## Written request
Output all lines exactly.
======== Data segment
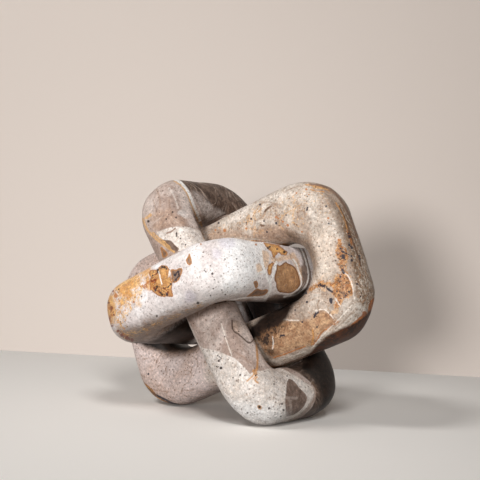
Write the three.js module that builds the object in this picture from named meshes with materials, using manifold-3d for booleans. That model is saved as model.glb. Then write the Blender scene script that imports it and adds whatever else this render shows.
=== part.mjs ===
// Marble knot: three closed stone links, each threaded through the hole of the next and joined to neither.
// Millimetres, +Z up. The origin is on the ground under the middle of the knot, and the front faces -Y.
// In a link's own axes, x runs along its length, y across it and z square to its two flat sides.
// The leaning link leans on the upright one, and the level link lies on the leaning one.

import * as THREE from 'three';
import { mergeVertices } from 'three/addons/utils/BufferGeometryUtils.js';
import Module from 'manifold-3d';

const wasm = await Module();
wasm.setup();

// Bars of each link: the thickness of its long bars and of its end bars, as seen on its flat side,
// and the depth from one flat side to the other
const leaningThickness = 51;
const leaningEndThickness = 45;
const leaningDepth = 51.5;
const uprightThickness = 42;
const uprightEndThickness = 46.5;
const uprightDepth = 48;
const levelThickness = 50;
const levelEndThickness = 50.5;
const levelDepth = 53.5;
const sectionPower = 2.6;

// How far the upright link's hole lies off the link's middle, towards its upper end
const uprightHoleShift = 2.5;

// Corners of each link, round its outside and round its hole
const leaningOuterRadius = 44.5;
const leaningHoleRadius = 22;
const uprightOuterRadius = 44.5;
const uprightHoleRadius = 9.5;
const levelOuterRadius = 42;
const levelHoleRadius = 6;

// Room left in each hole beside what passes through it, on each side and at each end
const leaningSideRoom = 0.7;
const leaningEndRoom = 6.5;
const uprightSideRoom = 2.1;
const uprightEndRoom = 3;
const levelSideRoom = 5;
const levelEndRoom = 3.9;
const restGap = 0.45;

// The share of a square bar's extra room that a bar with rounded sides takes up when it stands askew in a hole
const roundedShare = 0.5;

// How far the upright and the level link stand askew to the leaning one, in degrees about their own axes
const uprightTwist = -5.9;
const uprightNod = 10.4;
const uprightTurn = 3;
const levelNod = -0.9;
const levelTurn = -3.5;

// How far their middles lie from the leaning link's middle, along its length and square to its flat sides
const uprightAlong = -3.5;
const uprightOut = -0.5;
const levelAlong = -0.2;
const levelOut = 2.2;

// How the knot stands: its heading on the ground, a first tip and the depth that its feet are rubbed flat
const heading = -32.4;
const firstTip = 29;
const footDepth = 0.6;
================
## Answer
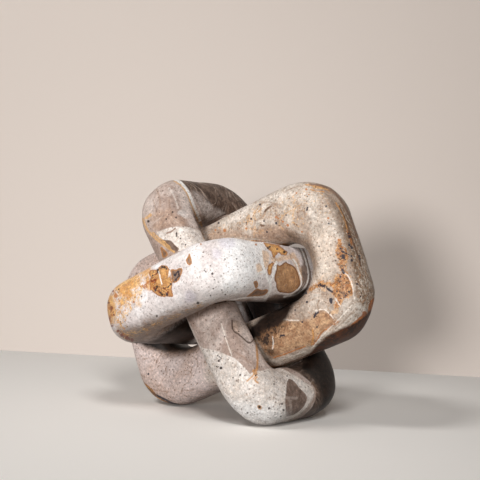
Write the three.js module that builds the object in this picture from named meshes with materials, using manifold-3d for booleans. That model is saved as model.glb. Then write the Blender scene script that imports it and adds whatever else this render shows.
=== part.mjs ===
// Marble knot: three closed stone links, each threaded through the hole of the next and joined to neither.
// Millimetres, +Z up. The origin is on the ground under the middle of the knot, and the front faces -Y.
// In a link's own axes, x runs along its length, y across it and z square to its two flat sides.
// The leaning link leans on the upright one, and the level link lies on the leaning one.

import * as THREE from 'three';
import { mergeVertices } from 'three/addons/utils/BufferGeometryUtils.js';
import Module from 'manifold-3d';

const wasm = await Module();
wasm.setup();

// Bars of each link: the thickness of its long bars and of its end bars, as seen on its flat side,
// and the depth from one flat side to the other
const leaningThickness = 51;
const leaningEndThickness = 45;
const leaningDepth = 51.5;
const uprightThickness = 42;
const uprightEndThickness = 46.5;
const uprightDepth = 48;
const levelThickness = 50;
const levelEndThickness = 50.5;
const levelDepth = 53.5;
const sectionPower = 2.6;

// How far the upright link's hole lies off the link's middle, towards its upper end
const uprightHoleShift = 2.5;

// Corners of each link, round its outside and round its hole
const leaningOuterRadius = 44.5;
const leaningHoleRadius = 22;
const uprightOuterRadius = 44.5;
const uprightHoleRadius = 9.5;
const levelOuterRadius = 42;
const levelHoleRadius = 6;

// Room left in each hole beside what passes through it, on each side and at each end
const leaningSideRoom = 0.7;
const leaningEndRoom = 6.5;
const uprightSideRoom = 2.1;
const uprightEndRoom = 3;
const levelSideRoom = 5;
const levelEndRoom = 3.9;
const restGap = 0.45;

// The share of a square bar's extra room that a bar with rounded sides takes up when it stands askew in a hole
const roundedShare = 0.5;

// How far the upright and the level link stand askew to the leaning one, in degrees about their own axes
const uprightTwist = -5.9;
const uprightNod = 10.4;
const uprightTurn = 3;
const levelNod = -0.9;
const levelTurn = -3.5;

// How far their middles lie from the leaning link's middle, along its length and square to its flat sides
const uprightAlong = -3.5;
const uprightOut = -0.5;
const levelAlong = -0.2;
const levelOut = 2.2;

// How the knot stands: its heading on the ground, a first tip and the depth that its feet are rubbed flat
const heading = -32.4;
const firstTip = 29;
const footDepth = 0.6;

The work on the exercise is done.